Nowhere is this impulse more clear than in the recent Bob Dylan reissues by the small New York-based Sundazed Records. Two of Dylan’s seminal mid-sixties masterpieces, 1965’s Bringing It All Back Home and Highway 61 Revisited, are being re-released in their original mono LP format. All of the original artwork and liner notes have been restored. The aim is nothing short of time travel—the need to experience Dylan as he was experienced back in 1965. Throw all the technology out the window—we want “authenticity”.
Granted, the records sound great. A quick comparison between the stereo CD version of “Like a Rolling Stone” and the original mono LP version yields startling differences. The stereo version has a sheen and crackle that is missing from the LP version. On record, the track is heavy and thick, each sound establishing its own space and timbre—on CD the sounds seem condensed and squished, streamlined and sanitized.

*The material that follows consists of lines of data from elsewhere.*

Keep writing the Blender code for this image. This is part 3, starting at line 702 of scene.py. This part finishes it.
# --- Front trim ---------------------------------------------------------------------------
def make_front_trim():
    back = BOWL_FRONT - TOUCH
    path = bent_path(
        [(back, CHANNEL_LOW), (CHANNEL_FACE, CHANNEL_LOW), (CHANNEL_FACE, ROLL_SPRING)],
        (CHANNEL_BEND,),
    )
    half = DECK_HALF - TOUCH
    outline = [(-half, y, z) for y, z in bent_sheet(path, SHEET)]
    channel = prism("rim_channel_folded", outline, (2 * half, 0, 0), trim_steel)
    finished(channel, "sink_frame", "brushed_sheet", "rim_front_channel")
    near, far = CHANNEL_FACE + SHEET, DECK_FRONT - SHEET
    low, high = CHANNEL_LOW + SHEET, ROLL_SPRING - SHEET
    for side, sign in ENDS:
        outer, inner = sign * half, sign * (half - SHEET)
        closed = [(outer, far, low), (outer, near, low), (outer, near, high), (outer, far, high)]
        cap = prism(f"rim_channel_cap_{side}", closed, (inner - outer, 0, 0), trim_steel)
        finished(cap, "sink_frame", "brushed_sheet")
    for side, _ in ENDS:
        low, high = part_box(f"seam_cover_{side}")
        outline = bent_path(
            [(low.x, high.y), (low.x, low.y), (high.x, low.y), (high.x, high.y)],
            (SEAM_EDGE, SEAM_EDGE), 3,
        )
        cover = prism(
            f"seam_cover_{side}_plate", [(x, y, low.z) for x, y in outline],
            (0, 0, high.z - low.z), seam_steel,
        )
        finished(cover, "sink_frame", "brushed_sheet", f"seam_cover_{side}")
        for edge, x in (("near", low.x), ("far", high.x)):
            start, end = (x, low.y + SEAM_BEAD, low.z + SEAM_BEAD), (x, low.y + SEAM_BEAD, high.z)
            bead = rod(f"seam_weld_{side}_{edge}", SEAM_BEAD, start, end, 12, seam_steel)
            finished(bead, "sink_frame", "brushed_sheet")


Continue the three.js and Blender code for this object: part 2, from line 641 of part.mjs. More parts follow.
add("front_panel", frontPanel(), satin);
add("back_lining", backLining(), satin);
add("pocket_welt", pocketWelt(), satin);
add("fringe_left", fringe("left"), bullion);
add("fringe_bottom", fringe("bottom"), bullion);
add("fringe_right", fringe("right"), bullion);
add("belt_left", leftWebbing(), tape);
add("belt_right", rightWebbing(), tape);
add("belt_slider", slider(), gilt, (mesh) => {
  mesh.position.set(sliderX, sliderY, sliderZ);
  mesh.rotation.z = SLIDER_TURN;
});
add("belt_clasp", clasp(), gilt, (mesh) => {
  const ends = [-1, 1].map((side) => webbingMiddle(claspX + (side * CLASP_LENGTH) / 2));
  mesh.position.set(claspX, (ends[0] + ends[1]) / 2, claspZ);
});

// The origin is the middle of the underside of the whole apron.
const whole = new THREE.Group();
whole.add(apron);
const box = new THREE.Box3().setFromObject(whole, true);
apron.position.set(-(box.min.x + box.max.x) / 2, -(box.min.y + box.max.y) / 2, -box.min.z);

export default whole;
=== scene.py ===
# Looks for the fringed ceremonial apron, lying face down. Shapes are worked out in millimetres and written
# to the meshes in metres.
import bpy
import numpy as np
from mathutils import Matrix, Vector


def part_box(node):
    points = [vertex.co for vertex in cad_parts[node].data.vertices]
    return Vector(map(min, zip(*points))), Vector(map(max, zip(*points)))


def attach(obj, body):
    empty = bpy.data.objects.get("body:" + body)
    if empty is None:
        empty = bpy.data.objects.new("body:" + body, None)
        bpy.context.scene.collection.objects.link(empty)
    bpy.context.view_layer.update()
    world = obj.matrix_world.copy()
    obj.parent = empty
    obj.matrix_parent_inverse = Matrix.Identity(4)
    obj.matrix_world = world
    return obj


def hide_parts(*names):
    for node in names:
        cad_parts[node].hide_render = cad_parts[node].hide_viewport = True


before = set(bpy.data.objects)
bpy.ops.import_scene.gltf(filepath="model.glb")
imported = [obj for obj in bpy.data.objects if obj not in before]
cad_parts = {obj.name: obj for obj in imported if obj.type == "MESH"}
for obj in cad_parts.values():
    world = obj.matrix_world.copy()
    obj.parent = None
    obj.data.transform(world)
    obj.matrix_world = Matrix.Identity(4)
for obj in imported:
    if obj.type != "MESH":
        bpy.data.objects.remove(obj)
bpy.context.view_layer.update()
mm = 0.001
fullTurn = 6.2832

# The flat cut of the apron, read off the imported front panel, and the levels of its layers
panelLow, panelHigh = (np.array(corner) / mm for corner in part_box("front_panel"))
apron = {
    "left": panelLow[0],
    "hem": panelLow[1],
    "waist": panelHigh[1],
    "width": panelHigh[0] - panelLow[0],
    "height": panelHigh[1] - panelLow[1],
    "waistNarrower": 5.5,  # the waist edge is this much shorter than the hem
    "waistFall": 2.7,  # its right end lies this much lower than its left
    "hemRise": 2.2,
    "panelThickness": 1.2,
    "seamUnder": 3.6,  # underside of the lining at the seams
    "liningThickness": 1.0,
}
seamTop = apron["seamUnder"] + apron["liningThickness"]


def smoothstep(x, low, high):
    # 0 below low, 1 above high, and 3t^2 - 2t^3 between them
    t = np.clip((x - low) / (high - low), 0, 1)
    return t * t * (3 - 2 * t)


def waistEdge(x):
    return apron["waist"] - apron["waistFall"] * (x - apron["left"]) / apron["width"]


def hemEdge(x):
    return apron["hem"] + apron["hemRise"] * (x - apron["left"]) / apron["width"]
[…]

But are these records better than their now omnipresent CD imposters? In terms of packaging, there is no question—LPs will always blow CDs away on their sleeves alone. But aside from that, the lines get blurry. You could say this mono sound was the true sound Dylan was after (in his famous words, a sound like “thin, wild mercury”), but that would be biased and uninformed. If stereo had been around then, he surely would’ve recorded in it, and he may love that his music has been transferred over to CD. Older and less convenient is not always better.
The Best of Classic Years in Digital Stereo, on the other hand, erases the pops and crackles of our collective vinyl past and presents them in clean, crisp digital glory. This collection takes selections from the back catalogue of Nimbus Records, including classic tracks by Louis Armstrong, Billie Holiday, Duke Ellington, and Bing Crosby, and cleans them up in transferring them from the original 78-rpm masters onto CD. The sound achieved is spectacular. The music is rich and resonant, the voices warm and sonorous, recreating live performance in ways that Satchmo surely would’ve marveled at. Conveniently, the last two tracks of the 24-track collection compare side by side a recording by Al Jolson before and after digital remastering. The original is barely audible, thin and grating, while the new recording sounds as rich and vibrant as if Jolson were brought back to life and recorded on the stage of Carnegie Hall.
But again, purists will surely grumble that these remasterings take away from the charm and piquancy of older recordings. Some will no doubt feel that Louis Armstrong should only be heard through the hiss and pop of vinyl. Again we run into the wall of the artist’s original intentions—do you think Armstrong wanted his recordings to sound like that? Wouldn’t he try his hardest to recreate the bounce and intimacy of live jazz performance? When creativity is tied so intimately to technology, questions like these are inevitable. Like anything in life, extremism isn’t it. It is fine for Pearl Jam to inscribe “Viva Vinyl” on all their 45-rpm singles, but they are by no means advocating death to everything digital. Must we really decide between Dylan on vinyl and Satchmo on CD?
What is necessary is an understanding that music and sounds must be malleable and flexible to deal with rapidly changing and expanding technologies. To limit Dylan to vinyl or Satchmo to CD is to limit Dylan and Satchmo—whatever format this great music takes, it will survive. At bottom, these issues are of little importance. LPs and CDs are technology and that is all—they are tools to bring music into your home. As long as Armstrong’s got that low grumble or Dylan that lazy whine, then all else is quibbling.